Engkau harus waspada dgn buaian nafsu dan was-was syetan. Sebab pintu ini termasuk pintu kebajikan yang dibukakan untukmu, maka raihlah hingga engkau bisa memulai dari awalnya. Misalnya, muncul bisikan kepada org yg dianjurkan berpuasa pada sebagian bulan atau qiyamullail, lalu bisikan itu dtg, "Sudahlah, nanti saja kalau malam sudah habis," atau kata-kata, "Nanti saja kalau bulan akan habis," padahal bisikan spt itu adalah rekaan bagi pemilik pintu taufik. Bisikan2 spt itu tidak abadi, namun cepat berubah. Sedangkan bergegas utk berpegang erat pada intuisi Rabbany, sga dianjurkan syariat. Ada dua manfaat di dlmnya:

Pertama, bahwa waktu yang ada adalah waktu yang paling sempurna, seperti waktu2 dimana hadist2 menyebutkan turunnya anugerah Allah Azza wa Jalla, dan turunnya rahmat serta ampunan. Sementara pandangan2 Allah swt. kepada makhluk-Nya tiada terbatas.

Kedua, semangat untuk menjalankan perintah2 dan taat ketika muncul berkah dibalik amal. Di sinilah rasa malas menjadi sirna, karena berhadapan dgn hembusan2 Rahmat Allah Ta'ala. Demikian pula sekaligus menjadi manfaat olah jiwa (riyadhah nafsu) untuk segera melaksanakan perintah2.
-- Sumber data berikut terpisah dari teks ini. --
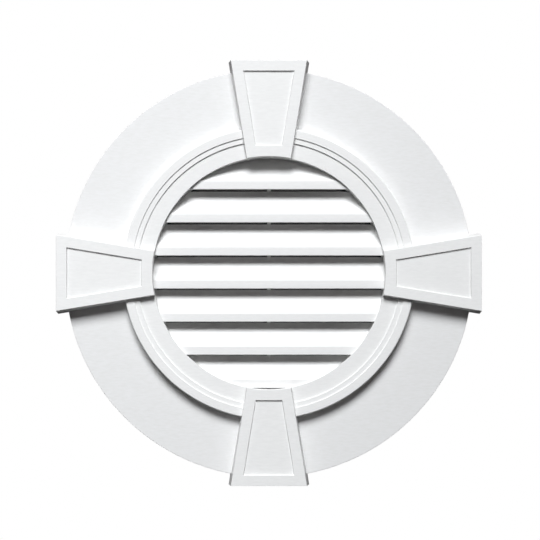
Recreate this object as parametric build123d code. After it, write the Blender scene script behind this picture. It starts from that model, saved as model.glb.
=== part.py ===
from build123d import *
import os
from math import cos, radians, sin, tan

# Round gable vent with a flat disc surround, a stepped clip-on ring and four keystones.
# Millimetres. The origin is on the vent's axis in the plane of the wall. The front faces -Y,
# +Z is up, and the collar runs into the wall along +Y.
# A height is a distance off the wall towards the viewer, so it is counted along -Y.

# Louvre moulding: collar and nailing flange
COLLAR_R = 225.4
COLLAR_WALL = 2.8
COLLAR_FRONT_GAP = 0.4
SLEEVE_WALL = 2.0
COLLAR_DEPTH = 36.0
FLANGE_WIDTH = 30.0
FLANGE_THICKNESS = 2.5
NAIL_SLOTS = 8
NAIL_SLOT_WIDTH = 5.0
NAIL_SLOT_LENGTH = 16.0
NAIL_SLOT_FROM_EDGE = 10.0
GUSSET_WALL = 2.5
GUSSET_HEIGHT = 4.5
GUSSET_REACH = 14.0

# Louvre blades and the centre rib behind them
BLADES = 7
BLADE_PITCH = 63.5
BLADE_WALL = 2.5
MIDDLE_LIP_Z = -29.6
LIP_FRONT = 26.0
LIP_HEIGHT = 16.3
BLADE_RUN = 31.0
BLADE_GAP = 2.0
TOP_BLADE_RUN = 38.0
LIP_EDGE = 0.8
RIB_WIDTH = 6.4
RIB_SET_BACK = 1.5
RIB_DEPTH = 12.5

# Insect screen on the collar's back rim, and the heat-staked tabs that hold it
SCREEN_THICKNESS = 0.8
SCREEN_BORDER = 13.0
SCREEN_CELL = 64.0
SCREEN_BAR = 3.0
STAKES = 8
STAKE_LENGTH = 8.0
STAKE_WALL = 1.4
STAKE_CLEARANCE = 0.2
STAKE_HEAD_LIP = 0.7
STAKE_HEAD_THICKNESS = 1.0

# Stepped ring, whose inner edge reaches in over the collar's front rim
RING_COVER = 0.4
INNER_BAND = 31.3
MIDDLE_BAND = 10.5
OUTER_BAND = 15.4
RING_WALL = 2.8
RING_HEIGHT = 38.0
RING_STEP = 2.0
RING_EDGE = 1.8

# Snap tongues of the ring and their grooves in the collar
TONGUES = 8
TONGUE_SPAN = 8.0
TONGUE_WALL = 2.2
TONGUE_GUSSET_GAP = 1.0
SNAP_CLEARANCE = 0.4
TOOTH_DEPTH = 1.1
TOOTH_WIDTH = 3.2
TOOTH_FROM_END = 3.3
GROOVE_SPAN = 9.5

# Flat trim
TRIM_R = 392.5
TRIM_HEIGHT = 16.0
TRIM_WALL = 2.5
TRIM_FLANGE_GAP = 5.0
LUGS = 8
LUG_WALL = 2.0
LUG_HEIGHT = 4.0
LUG_LENGTH = 24.0
TRIM_RIBS = 12
TRIM_RIB_WALL = 2.0

# Keystones
KEYSTONES = ("top", "right", "bottom", "left")
KEY_HEIGHT = 47.0
KEY_OVERHANG = 13.0
KEY_TIP_HALF_WIDTH = 72.6
KEY_SIDE_ANGLE = 9.3
KEY_SIDE_FLARE = 5.0
KEY_TIP_FLARE = 2.5
KEY_WALL = 2.5
KEY_SEAT_CLEARANCE = 0.3
PANEL_BORDER = 20.0
PANEL_DEPTH = 3.5
PANEL_DRAFT = 0.6

# Snap hooks of the keystones and their slots in the flat trim
HOOK_FROM_RING = 20.6
HOOK_FROM_TRIM_EDGE = 27.5
HOOK_WIDTH = 24.0
HOOK_WALL = 2.2
HOOK_BARB = 1.6
HOOK_LENGTH_BEHIND = 4.5
HOOK_CLEARANCE = 0.3

# Radii and heights that follow from the sizes above
COLLAR_BORE = COLLAR_R - COLLAR_WALL
SLEEVE_R = COLLAR_BORE + SLEEVE_WALL
FLANGE_R = COLLAR_R + FLANGE_WIDTH
RING_BORE = COLLAR_BORE - RING_COVER
TONGUE_R = COLLAR_R + SNAP_CLEARANCE
FIRST_STEP_R = RING_BORE + INNER_BAND
SECOND_STEP_R = FIRST_STEP_R + MIDDLE_BAND
RING_R = SECOND_STEP_R + OUTER_BAND
MIDDLE_BAND_HEIGHT = RING_HEIGHT - RING_STEP
INNER_BAND_HEIGHT = MIDDLE_BAND_HEIGHT - RING_STEP
COLLAR_FRONT = INNER_BAND_HEIGHT - RING_WALL - COLLAR_FRONT_GAP
TONGUE_END = FLANGE_THICKNESS + GUSSET_HEIGHT + TONGUE_GUSSET_GAP
TRIM_BORE = FLANGE_R + TRIM_FLANGE_GAP
KEY_TIP_R = TRIM_R + KEY_OVERHANG
INNER_HOOK_R = RING_R + HOOK_FROM_RING
OUTER_HOOK_R = TRIM_R - HOOK_FROM_TRIM_EDGE
HOOKS = ((INNER_HOOK_R, -1), (OUTER_HOOK_R, 1))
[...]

Demikian akhir dari ucapan Abul Qosim al-Junaid, semoga Allah menyucikan ruhnya dan mencerahkan kuburnya. Dan segala puji hanya bagi Allah Tuhan sementa alam, serta shalawat dan salam semoga terlimpah pada junjungan kita Muhammad, beserta keluarga dan sahabatnya semuanya, dengan salam sejahtera yang melimpah ruah.